Speakers work by vibrating a membrane to manipulate air and create sound waves. Now, engineers at MIT have developed mountable paper-thin speakers that can produce sound from any surface. The creators say that the speakers should be easy to produce at a large scale. Additionally, they are energy efficient, so they won’t need a lot of power to run.
Overcoming the problems with mountable paper-thin speakers
Speakers in headphones and other tech use electrical currents and magnetic fields to produce sound waves using the method I outlined above. In recent years, though, engineers have managed to find ways to achieve similar results with designs that are less bulky. This has led to improved audio systems in phones, TVs, and other devices. We’ve even seen some instances of mountable paper-thin speakers, too.
Most of these paper-thin speakers use piezoelectric material. This material produces sound waves when a small voltage is applied to it. As I mentioned before, this material has been at the forefront of developing thinner speakers in phones and other devices.
The downside to these thinner speakers, though, is that mounting them to a surface will reduce their ability to vibrate. In turn, this reduces their ability to produce sound waves. That was one of the primary problems the engineers wanted to overcome with these new mountable paper-thin speakers.
Finding new ways to make old tech
The engineers on the project published a study on the speakers in the journal IEEE Transactions of Industrial Electronics. In the paper, they outline how they designed it so that only parts of the membrane vibrate. Instead, they are formed with a grid of raised domes on the material.
Each of these domes vibrates independently. That’s why these mountable paper-thin speakers work even when attached to other surfaces. To accomplish this feat, the engineers sandwiched a thin layer of piezoelectric material between two layers of PET plastic. One layer of the plastic has a grid of tiny holes. The piezoelectric material between the two layers protrudes through those holes.
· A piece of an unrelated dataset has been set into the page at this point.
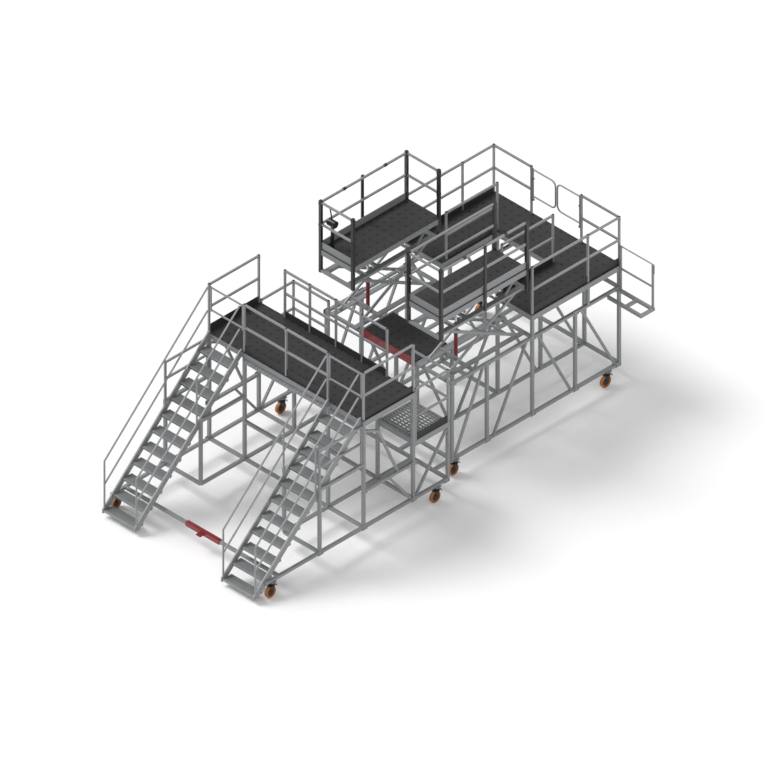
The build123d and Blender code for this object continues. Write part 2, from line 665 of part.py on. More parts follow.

The bottom layer then acts as a barrier between the membrane and the surface you mount it on. That’s what allows the paper-thin speaker to work without interruption. Of course, this isn’t exactly new technology. It’s simply a newer way to approach the problem. Additionally, it could be a more cost-effective way to create systems that rely on this kind of audio material.
Ultimately, it will be interesting to see where these engineers take their mountable paper-thin speakers. As it stands, they could create pieces that can literally be put onto walls like wallpaper. Whether the concept goes anywhere or not remains to be seen, though.